There is an active student life at HKS. Most of the activities are centered on interest-driven student ‘caucuses,’ the student government (Kennedy School Student Government, known as KSSG), student-edited policy journals, such as the Kennedy School Review[ and theJournal of Middle Eastern Politics and Policy,  a student newspaper (The Citizen), and a number of athletic groups.

Elections for HKS student government are among the most lively of the activities at the School. The KSSG is led by a President, Executive Vice President, functional Vice Presidents (Academic Affairs, International Student Affairs, Professional Development, Diversity and Inclusion among others) and Class Representatives from all the graduate programs of HKS. The KSSG is also responsible for overseeing the interest caucuses at the School.

Kennedy School Student Government Presidents and Executive VPs List

  • 2007–2008: Doug Levine
  • 2008–2009: Ben Polk – Marcos Santiago
  • 2009–2010: Dave Baumwoll – Ryan Andersoff
  • 2010–2011: Imran Alimohammed – Zach Kushner
  • 2011–2012: Sherry Hakimi – Georgeta (Geta) Dragoiu
  • 2012–2013: Rohit Malhotra – Lara Rosner
  • 2013–2014: Jieun Baek – Maggie Williams
  • 2014–2015: Allister Chang – Justin Hartley
  • 2015–2016: Pitichoke Chulapamornsri – Derek Pham

Students can join the Harvard Graduate Student Government, colloquially known as “the HGSG” and formerly known as the “Harvard Graduate Council” or “HGC”, is the university-wide representative student government for the twelve graduate and professional schools of Harvard University. The HGSG is responsible for advocating student concerns to central administrators – including the President of Harvard University, Provost, Deans of Students, and Deans for the nearly 15,000 graduate and professional students across the twelve schools, organizing large university-wide initiatives and events, administering and providing funding for university-wide student groups (USGs), and representing the Harvard graduate student population to other universities and external organizations. The HGSG has become well known for creating and executing on advocacy initiatives and events focused on the “One Harvard” movement.

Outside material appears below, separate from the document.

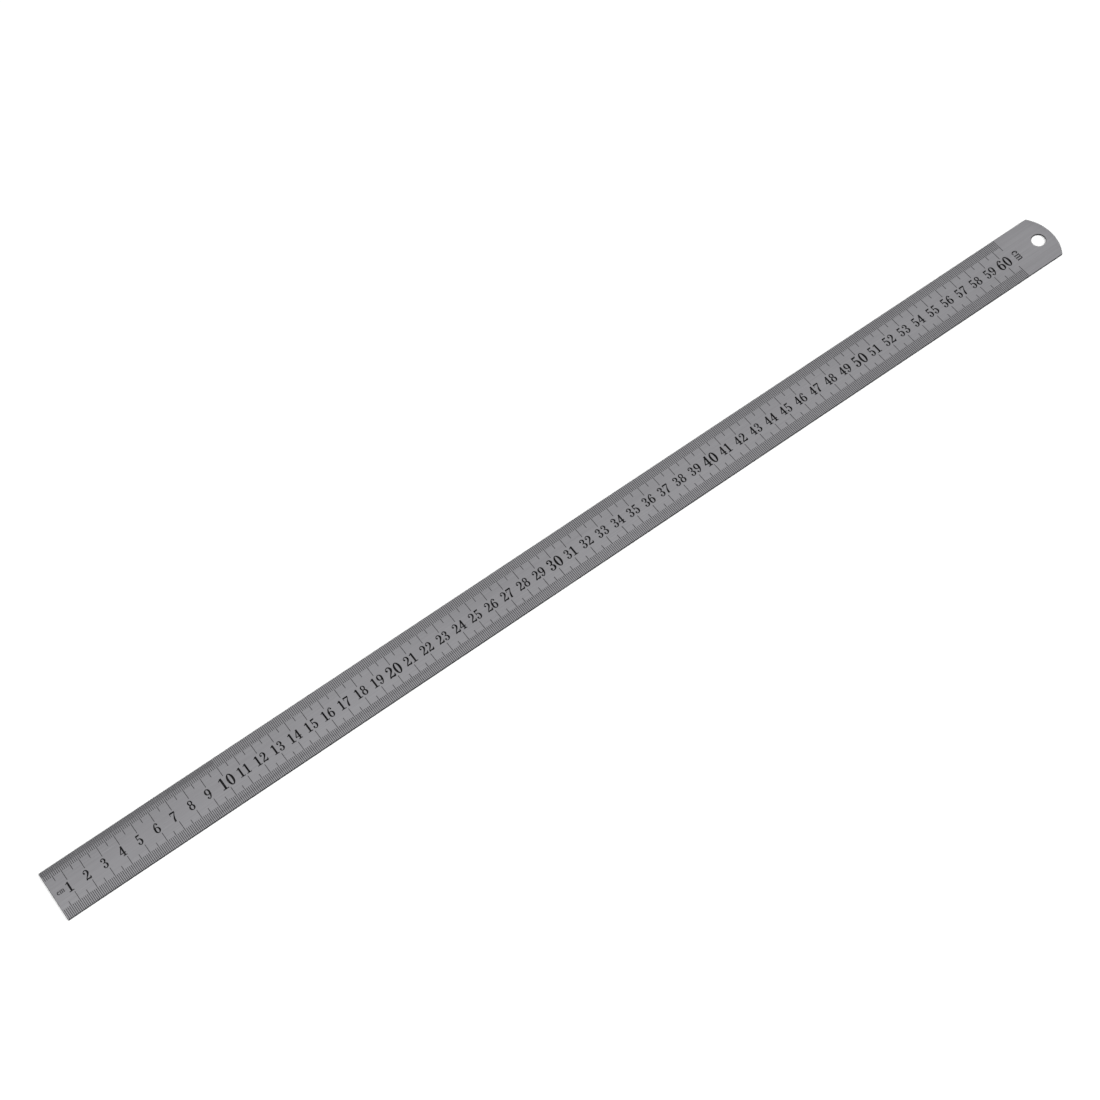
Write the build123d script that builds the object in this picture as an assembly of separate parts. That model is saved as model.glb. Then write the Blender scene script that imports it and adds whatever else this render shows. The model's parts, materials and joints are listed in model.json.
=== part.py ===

The courtyard between the main Kennedy School buildings is a key attraction for students, who gather there to work on their assignments, have lunch, or relax. During the warmer months, the School frequently sponsors beer and barbecue events which give students the opportunity to socialize. During the colder months, “Quorum Calls” are held in one of the indoor atriums, to celebrate the end of each week of HKS courses with friends.